Information given:
--
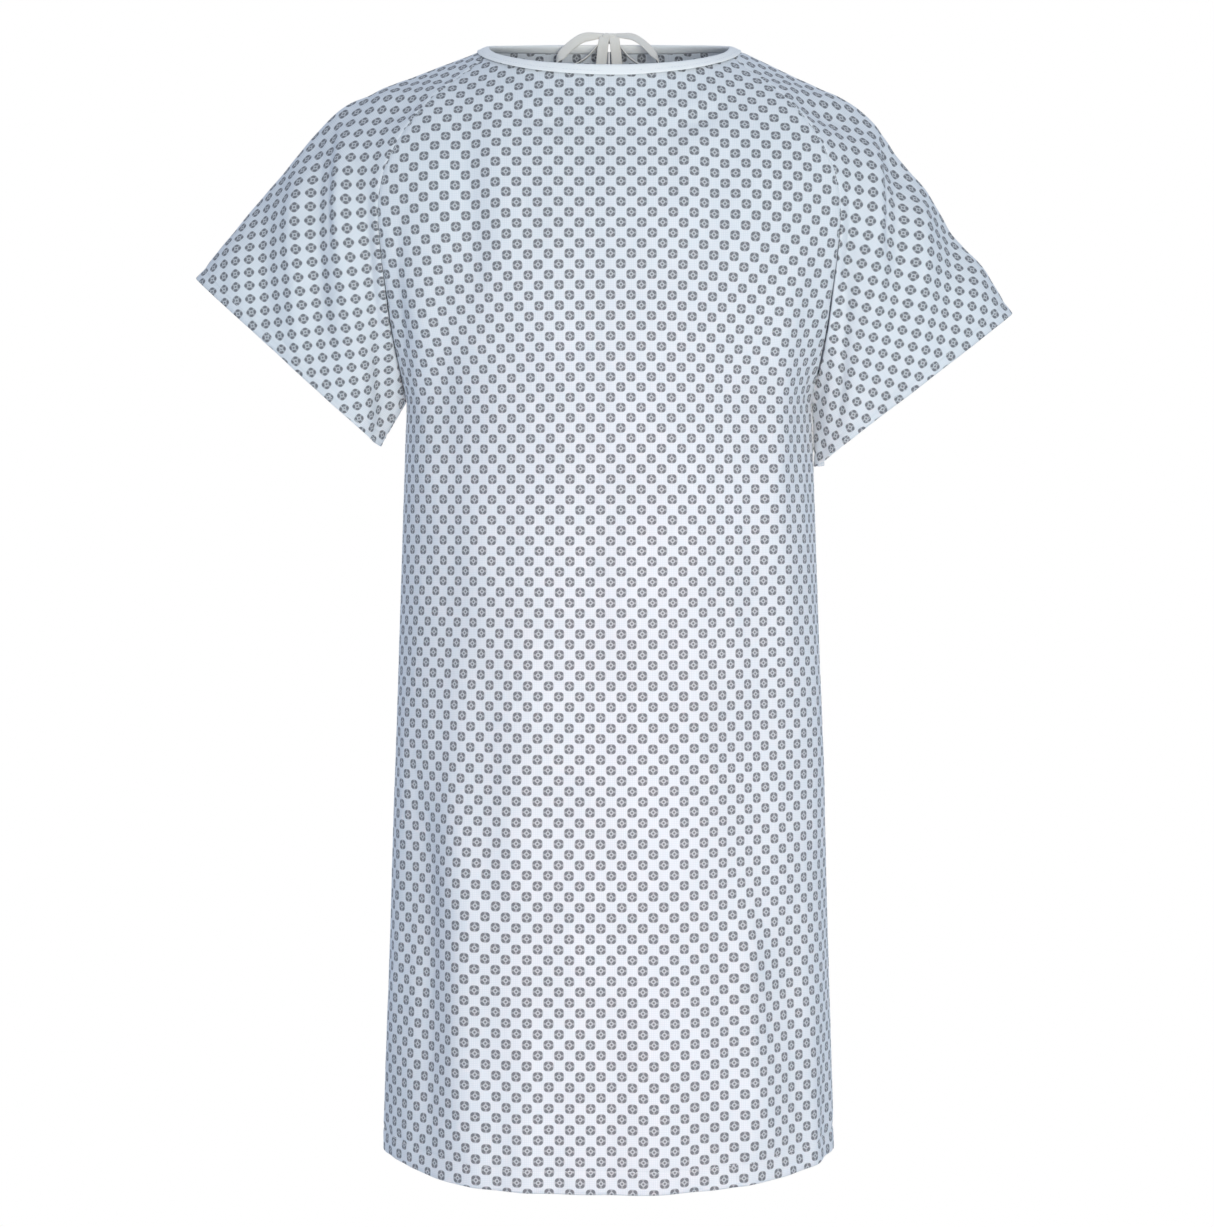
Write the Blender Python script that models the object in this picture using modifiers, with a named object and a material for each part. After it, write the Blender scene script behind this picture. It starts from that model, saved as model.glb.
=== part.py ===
"""Patient gown: raglan short sleeves, bound neck, open back with a neck bow and waist ties.

Metres, +Z up. The wearer faces -Y, so the wearer's left is +X. The origin is the middle of the neck
opening at the height of the two neck points of the shoulders, where the wearer carries the gown.
Every cloth piece is a thin shell on one smooth gown surface, kept a small gap from its neighbours.
"""
import math

import bmesh
import bpy
from mathutils import Matrix, Vector

# ---- Driving dimensions, metres and degrees ----
GOWN_LENGTH = 1.030           # neck point of the shoulder down to the hem
HEM_HALF_WIDTH = 0.209
HEM_HALF_DEPTH = 0.138
CHEST_HALF_WIDTH = 0.188      # at the underarm
CHEST_HALF_DEPTH = 0.121
UPPER_CHEST_DEPTH = 0.110     # how far the breast stands forward, halfway up the armhole
UNDERARM_DROP = 0.330         # neck point down to the underarm

NECK_HALF_WIDTH = 0.114
NECK_HALF_DEPTH = 0.080
NECK_FRONT_DROP = 0.023
NECK_BACK_RISE = 0.014
ARMHOLE_HALF_WIDTH = CHEST_HALF_WIDTH + 0.020    # widest place of the raglan seams
SHOULDER_X = ARMHOLE_HALF_WIDTH + 0.038          # where the shoulder line turns into the sleeve
SHOULDER_DROP = 0.058
SHOULDER_ROUNDING = 0.045
ARMHOLE_DEPTH = 0.078         # how far those seams stand forward and back

SLEEVE_DROOP = 51.0           # below the horizontal
SLEEVE_HEM_WIDTH = UNDERARM_DROP * 0.709         # laid flat, top fold to underarm seam
SLEEVE_CORNER_X = CHEST_HALF_WIDTH + 0.0115      # the hem's inner corner, beside the body
SLEEVE_TOP_LENGTH = ((SLEEVE_CORNER_X - SHOULDER_X + SLEEVE_HEM_WIDTH * math.sin(math.radians(SLEEVE_DROOP)))
                     / math.cos(math.radians(SLEEVE_DROOP)))
SLEEVE_HEM_HALF_DEPTH = 0.045

CLOTH = 0.0012                # cloth shells, with their turned edges
SEAM_GAP = 0.0020             # between the shells that a seam joins
UNDERARM_GAP = 0.0070         # wider at the underarm, where sleeve and side hang almost face to face
NECK_GAP = 0.0015             # between the binding and the cloth below it
BINDING_WIDTH = 0.010
BINDING_THICKNESS = 0.0022
HEM_HEIGHT = 0.019            # turned-up hem of the body
SLEEVE_HEM_HEIGHT = 0.012
EDGE_FACING = 0.022           # turned-in edge of the back opening
BACK_EDGE_GAP = 0.0040        # between the two back edges
THREAD_RADIUS = 0.00035
CLEARANCE = 0.0004

FLAP_DROP = 0.400             # the back panels turn freely below this
FLAP_GAP = 0.0030
ARM_SHARE = 0.55              # where the sleeve bends, from its raglan seam to its hem
ARM_GAP = 0.0060              # between the fixed and the turning part of a sleeve

TAPE_WIDTH = 0.010
TAPE_THICKNESS = 0.0010
WAIST_TIE_LENGTH = 0.350
WAIST_TIE_DROP = 0.450        # neck point down to the sewn end of the waist ties
WAIST_TIE_INSET = 0.009       # centre of the tie from the middle of the back
TACK_LENGTH = 0.014
NECK_TIE_SEWN_LENGTH = 0.024
BOW_LOOP_LENGTH = 0.046
BOW_LOOP_DROP = 0.030
BOW_FORWARD = 0.024           # how far the loops reach forward of the knot
BOW_TAIL_LENGTH = 0.085
KNOT_SIZE = (0.013, 0.010, 0.009)
KNOT_LIFT = 0.0022            # the knot's underside above the binding's edge, so it can turn over

# ---- Mesh fineness ----
FRONT_COLUMNS = 16
ARMHOLE_ROWS = 8
SKIRT_ROWS = 9
SLEEVE_ROWS = 4
NECK_STATIONS = 3
BINDING_STATIONS = 48

# ---- Where things meet, as shares or angles ----
ARMHOLE_SHARE = 0.34          # the part of a panel's side edge that is raglan seam
FRONT_SEAM_ANGLE = -16.0      # round the neck from +X, negative to the front
BACK_SEAM_ANGLE = 20.0
NECK_SHARE = 0.10             # the part of half a sleeve's girth that lies at the neck
EDGE_SHARE = SEAM_GAP / 2 / ARMHOLE_HALF_WIDTH

LEFT, RIGHT = 1, -1           # the wearer's sides, as signs of X
SIDES = (("left", LEFT), ("right", RIGHT))


# ---- Curves ----
def mix(a, b, t):
    return a + (b - a) * t


def smooth(points, t):
    """The point at share t along a Catmull-Rom curve through the points, by chord length."""
    chords = [(b - a).length for a, b in zip(points, points[1:])]
    target = max(0.0, min(1.0, t)) * sum(chords)
    i = 0
    while i < len(chords) - 1 and target > chords[i]:
        target -= chords[i]
        i += 1
    f = target / chords[i]
    p1, p2 = points[i], points[i + 1]
    p0 = points[i - 1] if i else p1 * 2 - p2
    p3 = points[i + 2] if i + 2 < len(points) else p2 * 2 - p1
    return (p1 * 2 + (p2 - p0) * f + (p0 * 2 - p1 * 5 + p2 * 4 - p3) * f ** 2
            + (p1 * 3 - p0 - p2 * 3 + p3) * f ** 3) / 2


def collar(angle, drop=0.0):
    """A point of the neckline at an angle from +X, or that far down the cloth below it."""
    a = math.radians(angle)
    rise = NECK_BACK_RISE if a > 0 else NECK_FRONT_DROP
    edge = Vector((NECK_HALF_WIDTH * math.cos(a), NECK_HALF_DEPTH * math.sin(a), rise * math.sin(a)))
    outward = mix(0.40, 0.92, abs(math.cos(a)) ** 1.5)
    down = math.sqrt(1 - outward ** 2)
    slope = Vector((math.cos(a) * outward, math.sin(a) * outward, -down))
    return edge + slope.normalized() * drop


CLOTH_TOP = BINDING_WIDTH + NECK_GAP


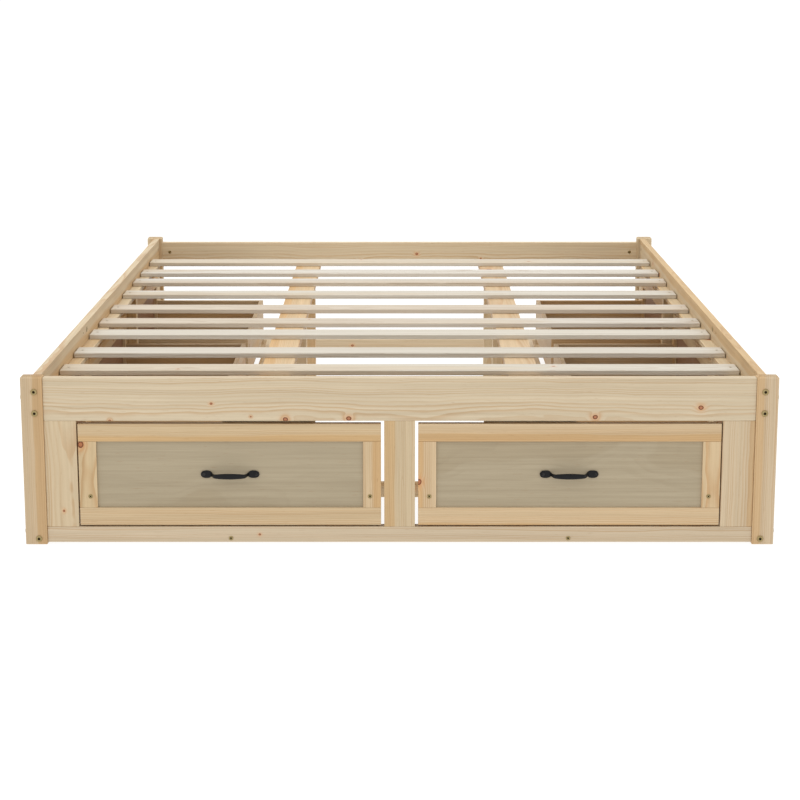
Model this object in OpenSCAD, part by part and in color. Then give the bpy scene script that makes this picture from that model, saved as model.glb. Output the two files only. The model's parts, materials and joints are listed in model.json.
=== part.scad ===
// Platform bed in solid pine with six storage drawers: two at the foot, two on each side.
// Frame: X across the bed, Y from foot to head, Z up. The origin is on the floor, at the
// centre of the space the whole bed takes up, drawer pulls included. All lengths are in mm.
// Depths named "from the foot" are measured from the outer face of the foot posts.

/* [Overall] */
// Width across the outer faces of the posts
bed_w = 1635; // [1600:5:1680]
// Length over the posts, foot to head
bed_len = 2089; // [2080:1:2110]
// Height of the posts
bed_h = 376; // [370:1:400]

/* [Boards] */
// Post size across the bed
post_w = 47; // [44:1:52]
// Post size along the bed
post_d = 28; // [27:1:32]
// Thickness of the foot and head rails and stiles
end_board_t = 22; // [18:1:24]
// Thickness of the side boards, drawer fronts and runners
board_t = 18; // [15:1:19]
// Height of the top edge of the rails above the floor
rail_top = 372; // [366:1:372]
// Height of the lower edge of the top rails
rail_low = 277; // [275:1:280]
// Height of the lower edge of the head's top rail
head_rail_low = 282; // [278:1:300]
// Height of the top of the head rail, which is lower than the other top rails
head_rail_top = 360; // [350:1:366]
// Gap between the bottom rails and the floor
floor_gap = 4; // [2:1:8]
// Height of the top edge of the bottom rails and runners
sill_top = 39; // [36:1:40]

/* [Slats] */
// Slat width
slat_w = 70; // [60:1:76]
// Slat thickness
slat_t = 12; // [10:1:14]
// Height of the face the mattress lies on
slat_top = 336; // [334:1:340]
// Gap between a slat's end and the side rail
slat_end_gap = 2; // [1:0.5:4]

/* [Drawers] */
// Width of a drawer front
front_w = 657; // [650:1:658]
// Height of a drawer front
front_h = 227; // [224:1:228]
// Width of the four members that frame a front's panel
front_member = 39; // [36:1:42]
// How deep the panel sits behind the front's face
panel_recess = 5; // [4:0.5:6]
// Thickness of the front's panel and the drawer bottom
ply_t = 4; // [3:0.5:5]
// Outer width of a drawer box
box_w = 621; // [600:1:621]
// Depth of a drawer box behind its front
box_depth = 340; // [320:1:340]
// Height of the rim of a drawer box above the floor
box_rim = 184; // [170:1:190]
// Thickness of the drawer box walls
wall_t = 12; // [10:1:14]

/* [Pull] */
// How far a pull stands out from its panel
pull_reach = 27; // [24:1:30]
// Length of a pull over both feet
pull_len = 128; // [124:1:134]

/* [Output] */
// Which sub-part to show

/* [Hidden] */

// Colours of the stock
pine = [0.85, 0.75, 0.60];
pale_pine = [0.87, 0.83, 0.76];
plywood = [0.67, 0.62, 0.51];
black_iron = [0.08, 0.08, 0.09];
zinc = [0.66, 0.62, 0.50];

// Planes of the frame
end_set = 4;                              // foot and head rails sit this far behind the post faces
post_out = bed_w / 2;                     // outer face of the posts
post_in = post_out - post_w;              // inner face of the posts
side_out = post_out - 20;                 // outer face of the side boards
side_in = side_out - board_t;             // inner face of the side boards
chamfer = 3;                              // chamfer round the top of each post
joint_gap = 0.2;                          // hairline between pieces of one sub-part

// Placing along the bed: pulls stand out past the foot posts, bolt heads past the head posts
bolt_head_t = 2.5;
pull_past_post = pull_reach - end_set - panel_recess;
foot_y = -(bed_len + bolt_head_t - pull_past_post) / 2;
head_from_foot = bed_len - post_d;        // inner face of the head posts, from the foot
end_rail_back = end_set + end_board_t;    // inner face of the foot rails, from the foot
head_rail_in = bed_len - end_rail_back;   // inner face of the head rails, from the foot

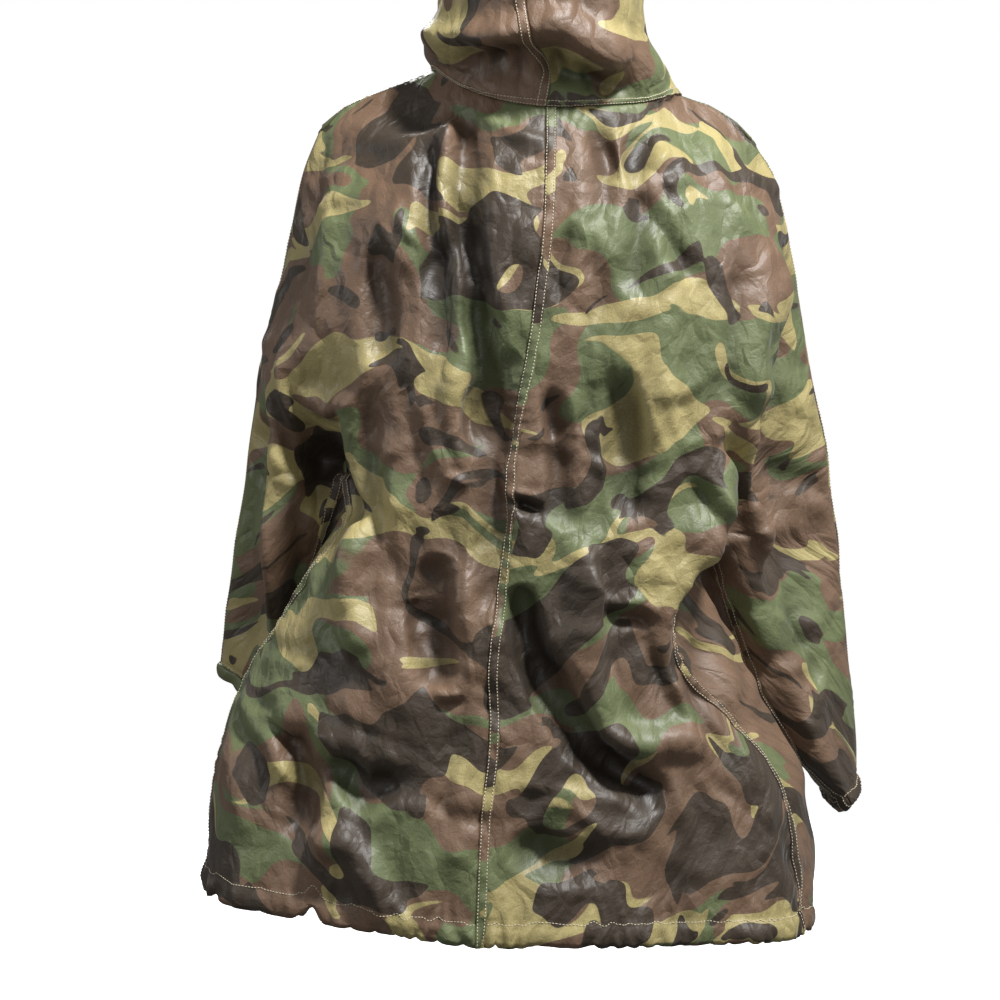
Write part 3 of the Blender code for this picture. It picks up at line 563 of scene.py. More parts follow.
--
Work instructions: Give the count of lines in the listing above that include "Output", with no other words.

Result: 2